Hotsos 2011 – Day 1

Posted in: Technical Track

Yesterday was actually my second day at Hotsos, 2011. I arrived at Dallas late on Sunday night, and had a bit of time to catch up with friends and colleagues, but not much else.

Monday the presentations began, and early in the morning at that.

Kerry Osborne gave the keynote – some kind of “History of Computing” thing. The subject was slightly less than fascinating, but Kerry is a funny guy and it was a fun keynote anyways.

The next session was also Kerry, this time speaking about Exadata performance. I can’t say I learned anything new. This is usually an issue when attending a presentation about hot new topics – too much time is spent on the basics. In the past every presentation about streams performance included 30 minutes of “what are streams” slides which bored me to death.

Then came Cary Millsap with “Thinking Clearly about Performance”. It is really lovely to watch how his presentation evolved over the year or two that Cary was presenting on this topic. Cary is a master presenter – He has clear and minimalistic slides that support his talk, he has great stories and awesome delivery.
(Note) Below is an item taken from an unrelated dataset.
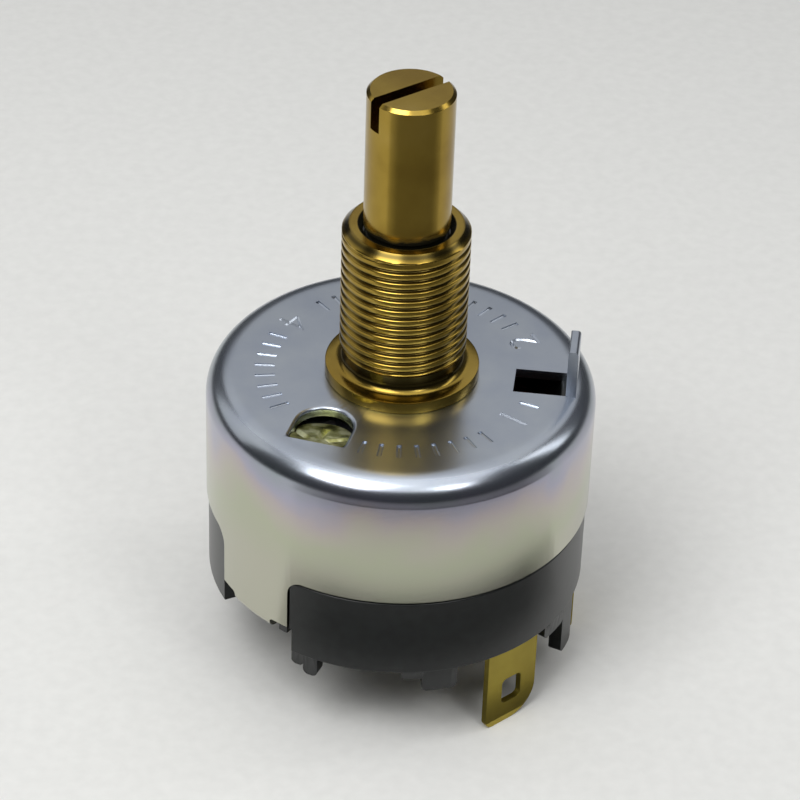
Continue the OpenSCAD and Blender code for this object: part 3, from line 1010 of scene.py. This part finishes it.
foot_t = 1.05
foot_round = 0.45
foot_inset = 0.03
foot_root = 0.3
for start, end, drop in feet:
    corner = min(foot_round, drop * 0.7)
    foot_bm = wall_block(
        start,
        end,
        (base_r - foot_t, base_r - foot_inset),
        (rim_low - drop, rim_low + foot_root),
        [("Y", -1, -1, corner), ("Y", 1, -1, corner)],
    )
    base_bm = join(base_bm, foot_bm)
deep = base_low.z - 1
for at in tabs:
    around = (at - recess_half, at + recess_half)
    base_bm = cut(
        base_bm, wall_block(*around, (recess_r, base_r + 1), (deep, base_step_z + 0.3))
    )
    base_bm = cut(base_bm, wall_block(*around, (rim_in_r - 1, base_r + 1), (deep, rib_low)))
    notch = wall_block(
        at - notch_half, at + notch_half, (rim_in_r - 1, base_r + 1), (deep, floor_low)
    )
    base_bm = cut(base_bm, notch)
    for start, end in (gap, (-gap[1], -gap[0])):
        opened = wall_block(at + start, at + end, (rim_in_r - 1, base_r + 1), (deep, floor_low))
        base_bm = cut(base_bm, opened)
for at in blade_at:
    slot_bm = block(
        (rim_in_r - 1, blade_face_r + 0.1),
        (-blade_w / 2 - blade_gap, blade_w / 2 + blade_gap),
        (deep, floor_low),
    )
    base_bm = cut(base_bm, turn(slot_bm, at))


def set_out(outline, distance):
    """Small turned solid whose own axis stands at a distance along X."""
    bm = lathe(outline, 48)
    bmesh.ops.translate(bm, verts=bm.verts, vec=(distance, 0, 0))
    return bm


def pin(radius, low, high, distance):
    """Plain round pin between two heights."""
    return set_out([(0, low), (radius, low), (radius, high), (0, high)], distance)


rivet_places = [(0, 0)] + [(at, contact_r) for at in blade_at[:3]]
for at, distance in rivet_places:
    hole = pin(rivet_r, floor_low - 1, floor_top + 1, distance)
    base_bm = cut(base_bm, turn(hole, at))
for side in (-1, 1):
    across = (side * leaf_x - leaf_slot, side * leaf_x + leaf_slot)
    along = (-leaf_half - leaf_play, leaf_half + leaf_play)
    base_bm = cut(base_bm, block(across, along, leaf_z))

# Moulded phenolic: near-black with a grey-green cast, a soft gloss from the polished mould
# that the light rakes into a grey sheen, and a faint mottle of the filler.
phenolic, tree, shader = finish("black_phenolic_moulding", Roughness=0.3, IOR=1.54)
place = put(tree, "ShaderNodeTexCoord").outputs["Object"]
filler = noise(tree, place, 1200, 6)
paint(tree, shader, dye(tree, filler, (0.35, "#101212"), (0.65, "#171a1a")))
roughen(tree, shader, filler, 0.1, 2e-5)

piece("base_moulding", base_bm, phenolic, "housing", ["base"], soften=0.08)

# ---------------------------------------------------------------------------------------
# Terminals: four blades stamped from brass strip, each riveted under the floor by its foot
# and folded down. One corner of each tip is cut to a large round, and a wire eye is punched.

foot_w = 4.2
bend_r = blade_t + 0.4
tip_z = cad_box[0].z / MM
eye_z = tip_z + 2.95
eye_w = 1.86
eye_h = 2.3
eye_corner = 0.4
terminals = [("terminal_3", contact_r), ("terminal_2", contact_r), ("terminal_1", contact_r)]
terminals.append(("terminal_common", 0))

# Rolled brass strip gone slightly dull: greenish yellow, soft satin gloss along the rolling
# direction, small cloudy stains.
strip_brass, tree, shader = finish("rolled_strip_brass", Metallic=1, Roughness=0.38)
place = put(tree, "ShaderNodeTexCoord").outputs["Object"]
paint(tree, shader, dye(tree, noise(tree, place, 180, 4), (0.3, "#8e7e34"), (0.6, "#a99842")))
rolling = put(tree, "ShaderNodeMapping", {"Vector": place, "Scale": (9000, 9000, 250)})
roughen(tree, shader, noise(tree, rolling.outputs["Vector"], 1, 2), 0.12, 1e-5)

for at, (node, rivet_at) in zip(blade_at, terminals):
    bend_z = floor_low - bend_r
    side_view = rounded(
        [
            (rivet_at, floor_low),
            (blade_face_r, floor_low, bend_r),
            (blade_face_r, bend_z - 0.5),
            (blade_face_r - blade_t, bend_z - 0.5),
            (blade_face_r - blade_t, floor_low - blade_t, bend_r - blade_t),
            (rivet_at, floor_low - blade_t),
        ],
        6,
    )
    strap = bmesh.new()
    outline_face = strap.faces.new(
        [strap.verts.new((x, -foot_w / 2, z)) for x, z in side_view]
    )
    grown = bmesh.ops.extrude_face_region(strap, geom=[outline_face])["geom"]
    bmesh.ops.translate(
        strap,
        verts=[v for v in grown if isinstance(v, bmesh.types.BMVert)],
        vec=(0, foot_w, 0),
    )
    blade = block(
        (blade_face_r - blade_t, blade_face_r),
        (-blade_w / 2, blade_w / 2),
        (tip_z, bend_z),
        [("X", 1, -1, blade_w / 2 + 0.1), ("X", -1, -1, 0.7)],
    )
    terminal_bm = join(blade, outward(strap))
    terminal_bm = join(terminal_bm, pin(foot_w / 2, floor_low - blade_t, floor_low, rivet_at))
    eye = block(
        (blade_face_r - blade_t - 1, blade_face_r + 1),
        (-eye_w / 2, eye_w / 2),
        (eye_z - eye_h / 2, eye_z + eye_h / 2),
        [("X", a, b, eye_corner) for a in (-1, 1) for b in (-1, 1)],
    )
    terminal_bm = cut(terminal_bm, eye)
    hole = pin(rivet_r, floor_low - 2, floor_low + 1, rivet_at)
    terminal_bm = turn(cut(terminal_bm, hole), at)
    piece(node + "_blade", terminal_bm, strip_brass, "housing", [node], soften=0.06)

# ---------------------------------------------------------------------------------------
# Contact rivets: silver rivets through the floor, each headed over its terminal's foot
# below. The upper heads are the fixed contacts.

rivet_head_r = 1.9
rivet_head_t = 0.65
rivet_low = floor_low - blade_t - 0.5
shank_r = rivet_r - 0.01

# Silver: white metal, gone faintly brown where the sulphur in the air has reached it.
silver, tree, shader = finish("headed_silver", Metallic=1, Roughness=0.28)
place = put(tree, "ShaderNodeTexCoord").outputs["Object"]
bloom = noise(tree, place, 500, 5)
paint(tree, shader, dye(tree, bloom, (0.35, "#b7a98f"), (0.6, "#dcd8cf")))
roughen(tree, shader, bloom, 0.1, 2e-5)

rivet_nodes = ("contact_rivet_3", "contact_rivet_2", "contact_rivet_1")
rivets = [("contact_rivet_common", 0, 0)]
rivets += [(node, at, contact_r) for node, at in zip(rivet_nodes, blade_at)]
for node, at, distance in rivets:
    rivet_bm = set_out(
        [
            (0, rivet_low),
            *arc((rivet_head_r - 0.9, floor_low - blade_t), 0.5, -90, -45, 3),
            (rivet_head_r - 0.15, floor_low - blade_t - 0.18),
            (rivet_head_r - 0.2, floor_low - blade_t),
            (shank_r, floor_low - blade_t),
            (shank_r, floor_top),
            (rivet_head_r, floor_top),
            (rivet_head_r, floor_top + rivet_head_t / 2),
            (rivet_head_r - 0.25, floor_top + rivet_head_t * 0.8),
            (rivet_head_r - 0.8, floor_top + rivet_head_t),
            (0, floor_top + rivet_head_t),
        ],
        distance,
    )
    head = node + "_headed"
    piece(head, turn(rivet_bm, at), silver, "housing", [node], soften=0.03)

# ---------------------------------------------------------------------------------------
# Works inside: on the shaft a clip, a stop plate, a detent cam, and a rotor that carries the
# sprung contact bridge; in the cup two leaf springs and an insulating disc. Their shapes are
# the CAD's own, and each gets its real finish.


def dress(look, *nodes):
    """Gives CAD nodes their finish."""
    for node in nodes:
        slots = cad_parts[node].data.materials
        slots.clear()
        slots.append(look)


def worked(name, scale, low_colour, high_colour, **sockets):
    """Finish with a mottle between two colours, and a bump of the same pattern. Scale is in
    grains a metre."""
    made, tree, shader = finish(name, **sockets)
    place = put(tree, "ShaderNodeTexCoord").outputs["Object"]
    grain = noise(tree, place, scale, 5)
    paint(tree, shader, dye(tree, grain, (0.35, low_colour), (0.65, high_colour)))
    roughen(tree, shader, grain, 0.2, 2e-5)
    return made


# Blued spring steel: dark blue-grey, satin.
blued = worked("blued_spring_steel", 700, "#3b4048", "#5a6068", Metallic=1, Roughness=0.35)
dress(blued, "retaining_clip", "detent_spring_left", "detent_spring_right")
# Plain steel wire: brighter, drawn smooth.
wire = worked("drawn_steel_wire", 900, "#8f9296", "#a9acb0", Metallic=1, Roughness=0.25)
dress(wire, "contact_spring")
# Blanked steel with the same zinc plate as the cover, but dull.
blanked = worked("barrelled_zinc_plate", 800, "#9fa4ab", "#b9bdc2", Metallic=1, Roughness=0.4)
dress(blanked, "stop_plate")
# Moulded nylon: milky ivory with a little light inside it.
nylon = worked(
    "moulded_nylon", 600, "#d9d3c0", "#e6e1d0", Roughness=0.45, Subsurface_Weight=0.1, IOR=1.53
)
dress(nylon, "index_cam", "rotor")
# Vulcanised fibre: brick red, hard and dry, with a calendered mottle.
fibre = worked("vulcanised_fibre", 1100, "#7c3a2c", "#93493a", Roughness=0.6, IOR=1.5)
dress(fibre, "insulating_disc")
dress(strip_brass, "contact_bridge")
dress(silver, "bridge_contacts")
I appreciate the need to think clearly, so after lunch I attended Toon’s “Thinking Clearly about SQL”. This was a thought provoking presentation – I stayed up late last night trying to figure out what I learned there and what I think of it. Toon Koppelaars advocated formal methods of writing SQL statements. This involves two steps – converting business requirements to a format problem statement and then converting these statements to SQL code using formal transformations. The first step seems mandatory to me, however the formal conversion has high overhead and may result in very clunky SQL. I’d only try that if every other method of arriving at correct SQL will fail.
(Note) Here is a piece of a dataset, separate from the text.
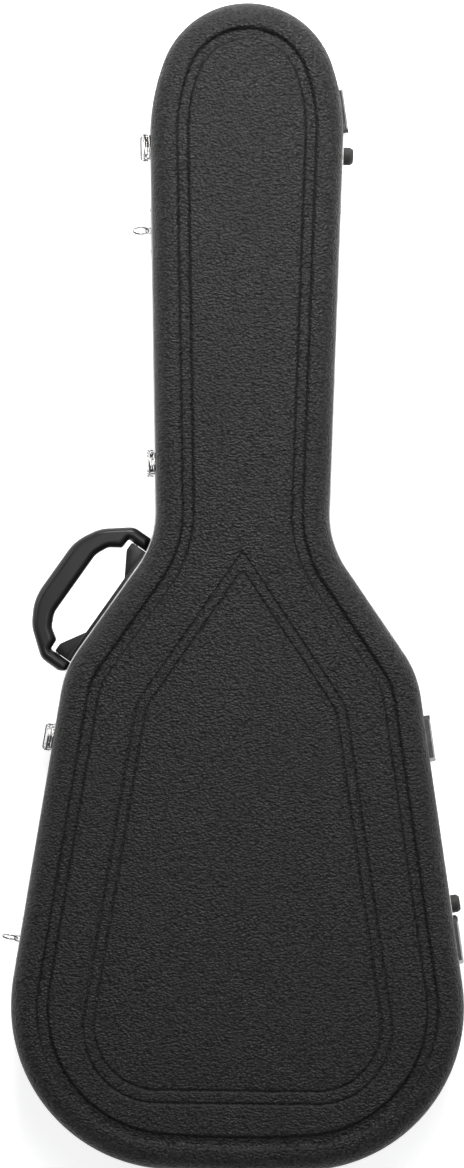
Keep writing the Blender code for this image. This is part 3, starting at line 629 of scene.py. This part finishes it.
def shell_skin(name, node, body, depth, way, kite):
    """A moulded half: rounded flank, crest, channel and flat field outside, and a plain inside."""
    bm = bmesh.new()
    outside = [ring(bm, inset, PART_Z + way * height) for inset, height in shell_profile(depth)]
    inside_profile = filleted([
        (0.0004 + SHELL_WALL, RIM_HEIGHT + SEAM, 0.0),
        (0.0040, depth - INSIDE_DROP, 0.0160),
        (0.0300, depth - INSIDE_DROP, 0.0),
    ], closed=False, steps=6)
    inside = [ring(bm, inset, PART_Z + way * height) for inset, height in inside_profile]
    skin(bm, list(reversed(outside)) + inside)
    cap(bm, inside[-1])
    field_z = PART_Z + way * (depth - FIELD_DROP)
    if kite:
        rows = []
        for inset, height in kite_profile():
            rows.append([bm.verts.new((p.x, p.y, field_z + way * height)) for p in kite_line(inset)])
        skin(bm, rows)
        border = loop_edges(bm, outside[-1]) + loop_edges(bm, rows[0])
        bmesh.ops.triangle_fill(bm, use_beauty=True, edges=border, normal=(0, 0, way))
        cap(bm, rows[-1])
    else:
        cap(bm, outside[-1])
    return piece(name, bm, "shell_plastic", body, [node], angle=50.0)


def rim_bar(name, node, body, way):
    """An aluminium extrusion with rounded edges and a shallow groove along its outer face."""
    low = SEAM / 2
    middle = (low + RIM_HEIGHT) / 2
    section = filleted([
        (RIM_WIDTH, low, 0.0004),
        (-RIM_PROUD, low, 0.0007),
        (-RIM_PROUD, middle - 0.0006, 0.0),
        (-RIM_PROUD + 0.0004, middle, 0.0),
        (-RIM_PROUD, middle + 0.0006, 0.0),
        (-RIM_PROUD, RIM_HEIGHT, 0.0007),
        (RIM_WIDTH, RIM_HEIGHT, 0.0004),
    ], steps=3)
    bm = bmesh.new()
    rows = [ring(bm, point.x, PART_Z + way * point.y) for point in section]
    skin(bm, rows, closed=True)
    return piece(name, bm, "rim_aluminium", body, [node], angle=28.0)


def make_shells():
    shell_skin("lid_moulding", "lid_shell", "lid", LID_TOP - PART_Z, 1, True)
    shell_skin("base_moulding", "base_shell", "base", PART_Z - BASE_BOTTOM, -1, False)
    rim_bar("lid_rim_extrusion", "lid_rim", "lid", 1)
    rim_bar("base_rim_extrusion", "base_rim", "base", -1)


make_shells()


# ---------------------------------------------------------------------------------------- lining

WELL_FLOOR = 0.016
CHANNEL_FLOOR = 0.046
CHANNEL_HALF_WIDTH = 0.058
CHANNEL_Y = (-0.090, 0.5255)
POCKET_HALF_WIDTH = 0.052
POCKET_Y = (0.156, 0.228)
POCKET_FLOOR = 0.018
NECK_REST_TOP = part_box("neck_rest")[1].z
PLUSH_THICKNESS = 0.0016


def guitar_outline(steps=8):
    """The well for the guitar's body: a smooth curve through its widest and narrowest places."""
    right = [(0.000, -0.535), (0.095, -0.528), (0.170, -0.470), (0.187, -0.385), (0.162, -0.295),
             (0.128, -0.225), (0.131, -0.160), (0.145, -0.115), (0.122, -0.066), (0.060, -0.050),
             (0.000, -0.048)]
    knots = [Vector(knot) for knot in right + [(-x, y) for x, y in reversed(right[1:-1])]]
    count = len(knots)
    points = []
    for i in range(count):
        p0, p1, p2, p3 = (knots[(i + k) % count] for k in (-1, 0, 1, 2))
        for k in range(steps):
            t = k / steps
            points.append(0.5 * (2 * p1 + (p2 - p0) * t + (2 * p0 - 5 * p1 + 4 * p2 - p3) * t ** 2
                                 + (3 * p1 - p0 - 3 * p2 + p3) * t ** 3))
    return points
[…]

The next session was Andrew Zittelli’s “Four Things Every Developer Should Know about Oracle”. It was excellent. I want to send the slides to every developer I ever worked with. I learned quiet a bit about how redo works for parallel sessions and some about dbms_locks and driving tables.

My own session was up next, which caused me to miss “Contemporary Latch Internals” by Andrey Nikolaev – everyone says it was excellent and that I should have been there. My session went well – the attendees had great questions and for once they even laughed at my jokes. However, I believe that my TCP/IP presentation is cursed to always finish 10-15 minutes early. It happened yesterday, even though I’ve added a 10 minutes section about RAC troubleshooting to beef it up. For Collaborate, I’ll practice speaking slowly.
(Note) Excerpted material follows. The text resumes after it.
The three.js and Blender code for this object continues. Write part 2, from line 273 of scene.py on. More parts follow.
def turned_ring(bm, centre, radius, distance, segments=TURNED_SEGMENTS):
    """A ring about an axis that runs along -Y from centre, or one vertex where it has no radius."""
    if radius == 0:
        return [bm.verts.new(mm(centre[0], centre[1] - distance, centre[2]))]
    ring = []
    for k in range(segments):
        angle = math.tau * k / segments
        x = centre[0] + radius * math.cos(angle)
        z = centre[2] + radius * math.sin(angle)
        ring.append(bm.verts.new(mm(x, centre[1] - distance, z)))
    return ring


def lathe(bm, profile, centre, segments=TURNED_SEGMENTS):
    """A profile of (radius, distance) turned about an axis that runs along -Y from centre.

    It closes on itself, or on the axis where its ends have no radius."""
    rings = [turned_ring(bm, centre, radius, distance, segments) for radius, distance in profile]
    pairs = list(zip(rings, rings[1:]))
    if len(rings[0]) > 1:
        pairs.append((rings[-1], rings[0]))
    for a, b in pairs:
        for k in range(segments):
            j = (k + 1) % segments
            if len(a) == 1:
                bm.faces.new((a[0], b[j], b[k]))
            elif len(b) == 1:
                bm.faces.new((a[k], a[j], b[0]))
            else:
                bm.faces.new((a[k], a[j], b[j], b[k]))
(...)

The last session for the day was Golden Gate performance by Stephen Haisley. It  was a good session and pretty in-depth. I learned some important things about monitoring GoldenGate, how to use the latest version (and when to avoid it) and why its important to use SQL batching.

It was a good and full day, and it continued with fun discussions over dinner and a surprisingly technical talk late into the night in the local bar. Hint to the wise – spending an hour or two in a bar with someone like Christo or Dr. Neil Gunther, and you learn more than you do in a full day of conference.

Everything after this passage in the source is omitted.